Using a signal line:
The ATR is a volatility measure. It does not provide optimal entry points in a market. Traders can overlay a moving average on the ATR to remedy this. The moving average acts as a single line. For example, you can add a 20-period SMA (simple moving average) over the ATR and look out for crosses. When price trends higher, the ATR cross above the signal line confirms an uptrend. At that time, you can place aggressive buy orders in the market. Similarly, when prices drift lower, a downtrend is confirmed by the ATR cross below the signal line. This is the time to place aggressive sell orders in the market.
ATR indicator combinations:
As mentioned earlier, the ATR measures one price element and that is volatility. It means that you need to combine it with other indicators so you can identify more qualified trading opportunities within the market. You can go with:
- ATR and Stochastics: When it comes to trade ranging markets, Stochastics are perfect because they provide oversold and overbought signals. The ATR helps to qualify ranging markets and at the same time, it helps to avoid whipsaw signals. Stochastics generates these signals in non-ranging markets. Low ATR values confirm ranging markets and Stochastics crossovers provide buy and sell signals in oversold and overbought zones.
- ATR and Parabolic SAR: If you are trading trending markets, then you should opt for Parabolic SAR. By combining it with the ATR, traders can set definitive stop loss and take profit price points.
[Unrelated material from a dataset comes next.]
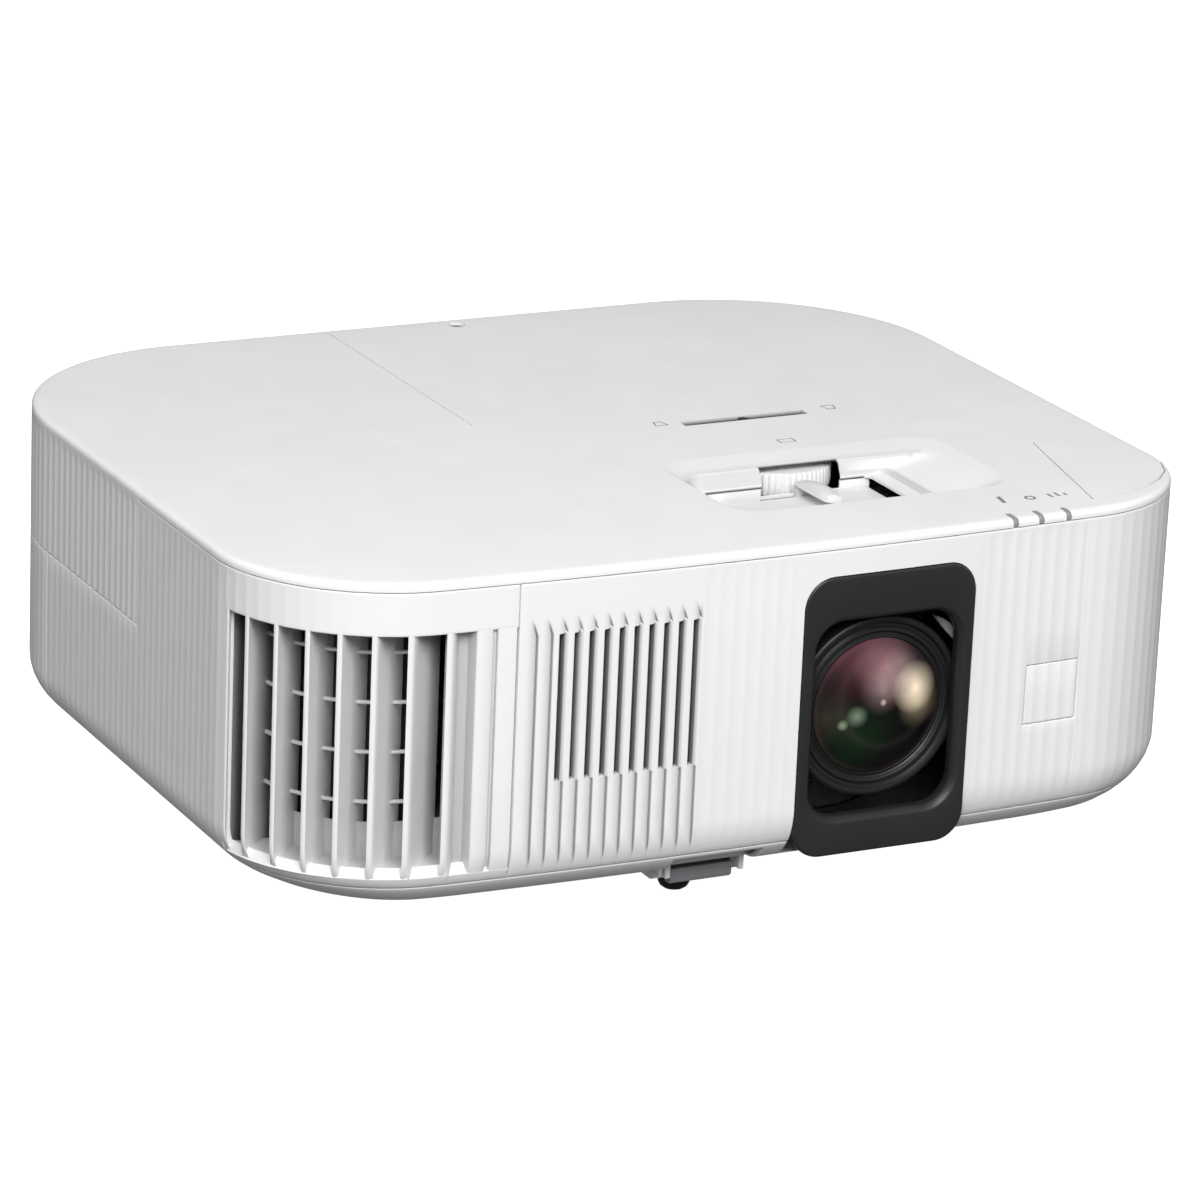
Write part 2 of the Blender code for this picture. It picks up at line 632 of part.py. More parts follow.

By doing so, you can take full advantage of the trending market with minimal risk exposure.
The bottom line
If you want to try an unorthodox approach to trading, then the strategies using the Average True Range Indicator are a great option. The ATR combines both the price action and market volatility and provides us with the best trades possible. With this indicator, you can forecast the market with high-level accuracy. Learn about the strategies well before applying them and do not forget to test your strategies if you want to avoid losing your capital.